Alert suppression. Repeated alerts on the same root cause flooded the dashboard. Real anomaly systems need deduplication windows. We had none.
Backfill and replay. Storm topologies process data forward in time only. Replaying past events to test new anomaly rules required separate batch infrastructure we did not build.

These are the things that made the difference between a hackathon prototype and a production system. The Swiggy operations team that maintains the real version of this in 2026 has spent years building exactly these missing pieces.

what stuck

Two outcomes from the weekend.

Internal awareness at Swiggy. The team that judged our work were the operations and engineering leaders at Swiggy. Even though our build did not become a product, the conversation about real-time anomaly dashboards moved internally. Some of what they built later had echoes of what they had seen at the hackathon.

The team chemistry. The teammates from this hackathon I stayed in touch with for years afterwards. Three more hackathons followed in different combinations. The 2018 Swiggy weekend was the vetting that produced those later collaborations.

The codebase died with the hackathon. The relationships did not.

the close

Real-time anomaly detection on operational data is now table-stakes. Every meaningful delivery, ride-sharing, or marketplace company runs something like this — usually with a more mature stack (Kafka + Flink + columnar storage rather than Kafka + Storm + Postgres-PostGIS, but the shape is the same).

The hackathon project was an early version of what the industry standardised over the next five years. Not because we predicted it; because the problem was real and the solution shape was discoverable.
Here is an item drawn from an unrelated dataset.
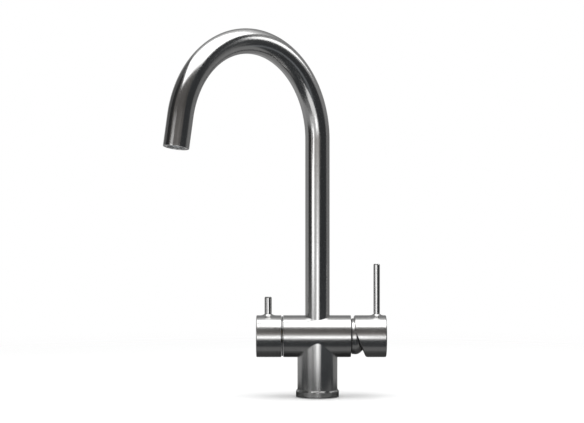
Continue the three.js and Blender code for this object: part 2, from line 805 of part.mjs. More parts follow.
// Two wedge-shaped openings, opposite each other.
function sectorDisc(from, to) {
  const outline = roundOutline(HEADWORK_DISC_R);
  for (const side of [0, Math.PI]) {
    const sector = new THREE.Path();
    sector.moveTo(1.4 * Math.cos(side), 1.4 * Math.sin(side));
    sector.absarc(0, 0, 5.6, side - 0.7, side + 0.7, false);
    sector.closePath();
    outline.holes.push(sector);
  }
  return closed(new THREE.ExtrudeGeometry(outline, {
    depth: to - from,
    bevelEnabled: false,
    curveSegments: 5,
  })).rotateY(-Math.PI / 2).translate(-from, 0, 0);
}

function headworkFixedDisc() {
  return sectorDisc(HEADWORK_SEAT_X + 2.6, HEADWORK_SEAT_X + 5.1);
}

function headworkMovingDisc() {
  return sectorDisc(HEADWORK_SEAT_X + 5.4, HEADWORK_SEAT_X + 7.9).rotateX(Math.PI / 2);
}

// Threaded barrel with its water windows, a hexagon to screw it in by, and the spindle's guide.
function headworkBody() {
  const start = HEADWORK_SEAT_X + 2.3;
  const hexFrom = 31.3;
  const hexTo = 36;
  const hexagon = new THREE.CylinderGeometry(11, 11, hexTo - hexFrom, 6)
    .rotateZ(Math.PI / 2)
    .translate(-(hexFrom + hexTo) / 2, 0, 0);
  return cut(
    join(
      turnedLeft(rod(start, hexFrom + 1, HEADWORK_R)),
      hexagon,
      turnedLeft(rod(hexTo - 1, HEADWORK_NECK_END, 7.6)),
    ),
    turnedLeft([
      [start - 1, 0],
      [start - 1, HEADWORK_DISC_R + GAP],
      [HEADWORK_SEAT_X + 10.9, HEADWORK_DISC_R + GAP],
      [HEADWORK_SEAT_X + 12.6, SPINDLE_R + 0.4],
      [HEADWORK_NECK_END + 1, SPINDLE_R + 0.4],
      [HEADWORK_NECK_END + 1, 0],
    ]),
    drill([-29, -12, 0], [-29, 12, 0], 1.2, 12),
    drill([-29, 0, -12], [-29, 0, 12], 1.2, 12),
  );
}

// The spline is a ring of fine teeth that carry the knob.
function headworkSpindle() {
  const teeth = 12;
  const spline = new THREE.Shape();
  spline.setFromPoints(Array.from({ length: 2 * teeth }, (_, i) => {
    const angle = (Math.PI * i) / teeth;
    const radius = i % 2 ? SPLINE_R - 0.5 : SPLINE_R;
    return new THREE.Vector2(radius * Math.cos(angle), radius * Math.sin(angle));
  }));
  const shaft = turnedLeft([
    [HEADWORK_SEAT_X + 8.2, 0],
    [HEADWORK_SEAT_X + 8.2, HEADWORK_DISC_R - 0.1],
    [HEADWORK_SEAT_X + 10.5, HEADWORK_DISC_R - 0.1],
    [HEADWORK_SEAT_X + 12.5, SPINDLE_R],
    [SPINDLE_SEAL_X - 1, SPINDLE_R],
    [SPINDLE_SEAL_X - 1, SPINDLE_R - 1.1],
    [SPINDLE_SEAL_X + 1, SPINDLE_R - 1.1],
    [SPINDLE_SEAL_X + 1, SPINDLE_R],
    [44.3, SPINDLE_R],
    [44.3, 3.6],
    [45.6, 3.6],
    [45.6, SPLINE_R - 0.5],
    [46.5, SPLINE_R - 0.5],
    [46.5, 0],
  ]);
  const toothed = plate(spline, 12.5).rotateY(-Math.PI / 2).translate(-46, 0, 0);
  const flat = new THREE.BoxGeometry(8, 10, 2).translate(-KNOB_GRUB_X, 0, -SPLINE_R - 0.2);
  return cut(join(shaft, toothed), flat);
}

function spindleSeal() {
  return turnedLeft(sealRing(SPINDLE_SEAL_X, SPINDLE_R - 0.35, 1.3), 20);
}

// An open spring ring in the spindle's groove.
function spindleClip() {
  const clip = new THREE.Shape();
  clip.absarc(0, 0, 6.4, 0.35, 2 * Math.PI - 0.35, false);
  clip.absarc(0, 0, 3.9, 2 * Math.PI - 0.55, 0.55, true);
  return closed(new THREE.ExtrudeGeometry(clip, {
    depth: 0.8,
    bevelEnabled: false,
    curveSegments: 10,
  })).rotateY(-Math.PI / 2).translate(-44.5, 0, 0);
}

// ---- Assembly -----------------------------------------------------------------------------

const tap = new THREE.Group();
tap.add(
  piece('tap_body', tapBody(), 'brushedSteel'),
  piece('base_ring', baseRing(), 'brushedSteel'),
  piece('base_gasket', baseGasket(), 'sealRubber'),
);

const screwBehind = piece('spout_retaining_screw', grubScrew(2.3, 8), 'polishedSteel');
screwBehind.position.set(0, 12.3, RETAINER_Z);
screwBehind.rotation.x = Math.PI / 2;
tap.add(screwBehind);

const onBarrel = new THREE.Group();
onBarrel.position.z = BARREL_Z;
tap.add(onBarrel);

onBarrel.add(
  piece('cartridge_base', cartridgeBase(), 'engineeringPlastic'),
  piece('cartridge_inlet_seal', cartridgeInletSeal(), 'sealRubber'),
  piece('cartridge_fixed_disc', cartridgeFixedDisc(), 'ceramic'),
  piece('cartridge_housing', cartridgeHousing(), 'engineeringPlastic'),
  piece('spindle_carrier', spindleCarrier(), 'engineeringPlastic'),
  piece('lever_pivot_pin', leverPivotPin(), 'polishedSteel'),
  piece('lever_stem', leverStem(), 'brass'),
  piece('cartridge_nut', cartridgeNut(), 'brass'),
  piece('dome_cover', domeCover(), 'brushedSteel'),
  piece('handle_cap', handleCap(), 'brushedSteel'),
);

for (const [name, geometry, finish] of [
  ['cartridge_moving_disc', cartridgeMovingDisc(), 'ceramic'],
  ['disc_coupler', discCoupler(), 'engineeringPlastic'],
]) {
  const sliding = piece(name, geometry, finish);
  sliding.position.z = DISC_REST_Z;
  onBarrel.add(sliding);
}

const handlePin = piece('handle_pin', leverPin(HANDLE_PIN_R, HANDLE_PIN_TOP), 'polishedSteel');
handlePin.position.x = HANDLE_PIN_X;
const handleScrew = piece('handle_grub_screw', grubScrew(HANDLE_GRUB_R, 9), 'polishedSteel');
handleScrew.position.set(HANDLE_GRUB_X, 0, -LEVER_SIDE / 2 - GAP);
onBarrel.add(handlePin, handleScrew);

onBarrel.add(
  piece('knob_spacer_ring', turnedLeft(
    ring(BARREL_HALF + GAP, KNOB_FACE_X - GAP, 17, SPACER_R),
    ROUND_SIDES,
  ), 'polishedSteel'),
  piece('headwork_seat_seal', headworkSeatSeal(), 'sealRubber'),
  piece('headwork_fixed_disc', headworkFixedDisc(), 'ceramic'),
  piece('headwork_moving_disc', headworkMovingDisc(), 'ceramic'),
  piece('headwork_body', headworkBody(), 'brass'),
  piece('headwork_spindle', headworkSpindle(), 'brass'),
  piece('spindle_seal', spindleSeal(), 'sealRubber'),
  piece('spindle_clip', spindleClip(), 'polishedSteel'),
  piece('filter_knob_cap', filterKnobCap(), 'brushedSteel'),
);

const knobPin = piece('filter_knob_pin', leverPin(KNOB_PIN_R, KNOB_PIN_TOP), 'polishedSteel');
knobPin.position.x = -KNOB_PIN_X;
const knobScrew = piece('filter_knob_grub_screw', grubScrew(KNOB_GRUB_R, 8), 'polishedSteel');
knobScrew.position.set(-KNOB_GRUB_X, 0, -SPLINE_R - GAP);
onBarrel.add(knobPin, knobScrew);

const spout = new THREE.Group();
spout.rotation.z = THREE.MathUtils.degToRad(SPOUT_SWIVEL_DEG);
tap.add(spout);

spout.add(
  piece('spout_tube', spoutTube(), 'brushedSteel'),
  piece('spout_swivel_foot', spoutSwivelFoot(), 'brass'),
  piece('spout_lower_seal', spoutSeal(LOWER_SEAL_Z), 'sealRubber'),
  piece('spout_upper_seal', spoutSeal(UPPER_SEAL_Z), 'sealRubber'),
  piece('filtered_water_tube', filteredWaterTube(), 'siliconeTube'),
);

tap.add(piece('filtered_tube_seal', turnedZ(
  sealRing(SOCKET_FLOOR_Z - TUBE_SEAT_DEPTH / 2, INNER_TUBE_R + 1.25, SEAL_THICKNESS),
  16,
), 'sealRubber'));

const outlet = new THREE.Group();
const mouth = new SpoutLine(SPOUT_FOOT_Z, SPOUT_ARC_STEPS, SPOUT_TAIL_LENGTH).getPoint(1);
outlet.position.copy(mouth);
outlet.rotation.y = -THREE.MathUtils.degToRad(SPOUT_TAIL_DEG);
spout.add(outlet);
outlet.add(
  piece('aerator_housing', aeratorHousing(), 'polishedSteel'),
  piece('aerator_screen', aeratorScreen(), 'aeratorPlastic'),
  piece('aerator_washer', turnedZ(ring(11.3, 13.3, 9, 12.1)), 'sealRubber'),
  piece('filter_nozzle', filterNozzle(), 'aeratorPlastic'),
);

export default tap;
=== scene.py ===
import math

import bmesh
import bpy
import numpy as np
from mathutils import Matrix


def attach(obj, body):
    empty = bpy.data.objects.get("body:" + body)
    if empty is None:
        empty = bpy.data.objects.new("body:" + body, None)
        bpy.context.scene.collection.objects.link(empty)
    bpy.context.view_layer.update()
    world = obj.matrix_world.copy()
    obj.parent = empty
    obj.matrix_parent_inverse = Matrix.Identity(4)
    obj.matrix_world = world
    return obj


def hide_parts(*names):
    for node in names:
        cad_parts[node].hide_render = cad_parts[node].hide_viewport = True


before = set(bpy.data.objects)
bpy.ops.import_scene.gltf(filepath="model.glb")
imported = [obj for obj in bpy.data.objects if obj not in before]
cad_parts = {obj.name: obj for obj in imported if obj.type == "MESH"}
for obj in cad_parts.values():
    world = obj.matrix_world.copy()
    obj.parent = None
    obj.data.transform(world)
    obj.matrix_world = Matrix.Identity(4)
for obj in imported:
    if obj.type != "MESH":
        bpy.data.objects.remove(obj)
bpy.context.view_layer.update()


# ---------------------------------------------------------------- the photograph's view
# A long lens, level, a little left of the tap's column and at half its height. One pixel of the
# 584 x 423 picture is 1.15 mm at the column.
pixel = 0.00115
picture_width, picture_height = 584, 423
picture_centre = (picture_width / 2, picture_height / 2)
column_foot = (317.43, 397.05)
focal_pixels = 1640
film_width = 36

camera_data = bpy.data.cameras.new("camera")
camera_data.sensor_width = film_width
camera_data.lens = film_width * focal_pixels / picture_width
camera = bpy.data.objects.new("camera", camera_data)
camera.location = (
    (picture_centre[0] - column_foot[0]) * pixel,
    -focal_pixels * pixel,
    (column_foot[1] - picture_centre[1]) * pixel,
)
camera.rotation_euler = (math.pi / 2, 0, 0)
bpy.context.scene.collection.objects.link(camera)
bpy.context.scene.camera = camera


# ---------------------------------------------------------------- base ring
# A turned stainless ring slipped over the foot of the column. Its upper edge is bevelled, and it
# stands on the worktop.
def outline(*corners, closed=False):
    """A turned outline as an array of (along, radius), in millimetres, from corners given as
    (along, radius, rounding). A corner with a rounding becomes an arc that touches both of its
    sides. The arc's centre is on the line that halves the corner, at the rounding divided by the
    sine of half the corner's angle. One more point stands just outside each end of the arc, so
    the flats stay flat."""
    count = len(corners)
    path = []
    for i, (along, radius, rounding) in enumerate(corners):
        here = np.array([along, radius], float)
        if not rounding or (not closed and i in (0, count - 1)):
            path.append(here[None])
            continue
        back = np.array(corners[i - 1][:2], float) - here
        ahead = np.array(corners[(i + 1) % count][:2], float) - here
        back /= np.linalg.norm(back)
        ahead /= np.linalg.norm(ahead)
        half = math.acos(np.clip(back @ ahead, -1, 1)) / 2
        reach = rounding / math.tan(half)
        middle = here + (back + ahead) / np.linalg.norm(back + ahead) * rounding / math.sin(half)
        first, last = here + back * reach - middle, here + ahead * reach - middle
        sweep = math.pi - 2 * half
        t = np.linspace(0, 1, 7)[:, None]
        arc = middle + (np.sin((1 - t) * sweep) * first + np.sin(t * sweep) * last) / math.sin(sweep)
        hold = min(0.05, rounding / 4)
        path += [here[None] + back * (reach + hold), arc, here[None] + ahead * (reach + hold)]
    return np.concatenate(path)


def turned(profile, sides=160):
    """Rows of a turned piece round Z: each (along, radius) of the profile is carried round a circle
    of that radius at that height."""
    turn = np.linspace(0, 2 * math.pi, sides, endpoint=False)
    along, radius = profile[:, :1], profile[:, 1:]
    return np.stack([radius * np.cos(turn), radius * np.sin(turn), along + 0 * turn], -1)


sharp_edge = math.radians(38)
weld = 1e-6


def skin(name, rows, ring=False, brushed=None):
    """Joins a grid of points, in millimetres, into one closed mesh. rows[i, j] is point j of row i.
    Every row closes on itself. With ring the last row joins the first; otherwise the first and
    last rows are single points. The UV map is (turns round, metres across the brush lines), where
    the second is the length along the outline, or brushed[i, j] if that is given."""
    count, sides = rows.shape[:2]
    spans = count if ring else count - 1
    i, j = np.meshgrid(np.arange(spans), np.arange(sides), indexing="ij")
    below, above = i * sides, (i + 1) % count * sides
    ahead = (j + 1) % sides
    faces = np.stack([below + j, below + ahead, above + ahead, above + j], -1).reshape(-1, 4)
    if brushed is None:
        steps = np.linalg.norm(np.roll(rows, -1, 0) - rows, axis=2).mean(1)
        brushed = (np.cumsum(steps) - steps)[:, None] + np.zeros(sides)
    after = (i + 1) % count
    round_uv = np.stack([j, j + 1, j + 1, j], -1) / sides
    along_uv = np.stack([brushed[i, j], brushed[i, ahead], brushed[after, ahead], brushed[after, j]],
                        -1) / 1000

    mesh = bpy.data.meshes.new(name)
    mesh.from_pydata((rows.reshape(-1, 3) / 1000).tolist(), [], faces.tolist())
    uv = mesh.uv_layers.new(name="around_along")
    uv.data.foreach_set("uv", np.stack([round_uv, along_uv], -1).ravel())
    shape = bmesh.new()
    shape.from_mesh(mesh)
    bmesh.ops.remove_doubles(shape, verts=shape.verts, dist=weld)
    bmesh.ops.recalc_face_normals(shape, faces=shape.faces)
    shape.to_mesh(mesh)
    shape.free()
    mesh.polygons.foreach_set("use_smooth", np.ones(len(mesh.polygons), bool))
    mesh.set_sharp_from_angle(angle=sharp_edge)
    piece = bpy.data.objects.new(name, mesh)
    bpy.context.scene.collection.objects.link(piece)
    return piece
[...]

Hackathons are good at this — surfacing problem shapes early, in a low-stakes environment, with people who would not otherwise work together. The hackathon weekend is not the product. The hackathon weekend is the proof that the problem exists and that the team can ship.

If you are at a hackathon now, optimise for the problem you discover, not the demo you build. The demo will not survive. The problem shape might. And the team relationships will, if you are lucky.